Aussitôt que l’église eut conquis le droit d’ouvrir des temples et de confesser publiquement sa foi, elle se trouva en face de deux grandes difficultés. Voulant que les fidèles prissent une part directe à la célébration de l’office divin, il lui fallait trouver un moyen facile de répandre dans la foule les paroles liturgiques et de les graver promptement dans la mémoire des plus humbles chrétiens. L’église fut obligée alors d’adapter le texte sacré sur des chants populaires qui servirent d’artifice mnémonique à la propagation de sa doctrine. Tel est au fond le sens qu’il faut attacher à la création du chant ecclésiastique opérée tour à tour par saint Ambroise et saint Grégoire. Ces grands personnages, bien plus occupés de l’enseignement moral de l’église que de la constitution matérielle des mélodies, durent simplifier tous les moyens de vulgarisation qu’ils employaient et choisir dans les chants connus ceux qui pouvaient être le plus facilement retenus par l’oreille inexpérimentée de la foule.
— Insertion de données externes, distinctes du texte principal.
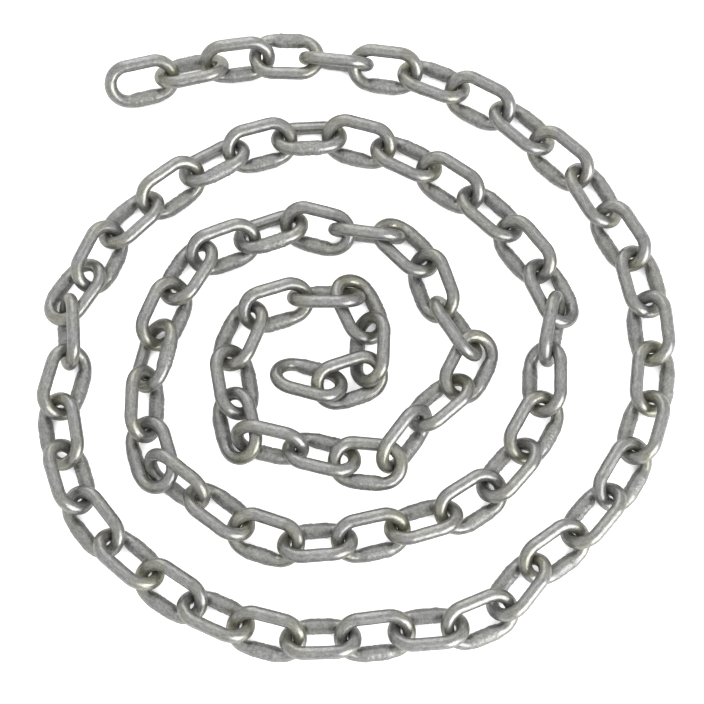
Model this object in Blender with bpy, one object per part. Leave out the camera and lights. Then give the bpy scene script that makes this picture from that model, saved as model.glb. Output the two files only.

Cette opération très simple, qui a été souvent renouvelée depuis, et qui fut moins une réforme doctrinale et scientifique qu’un acte d’administration et de propagande morale, a fait écarter du chant ecclésiastique les modes trop compliqués du système musical des Grecs, qui était le seul existant alors. En un mot, l’église, qui est née au déclin d’une grande civilisation qu’elle venait remplacer, s’en est approprié les élémens, qu’elle a fait servir à de nouveaux besoins. Elle a transformé le monde antique sans rien créer d’absolument nouveau.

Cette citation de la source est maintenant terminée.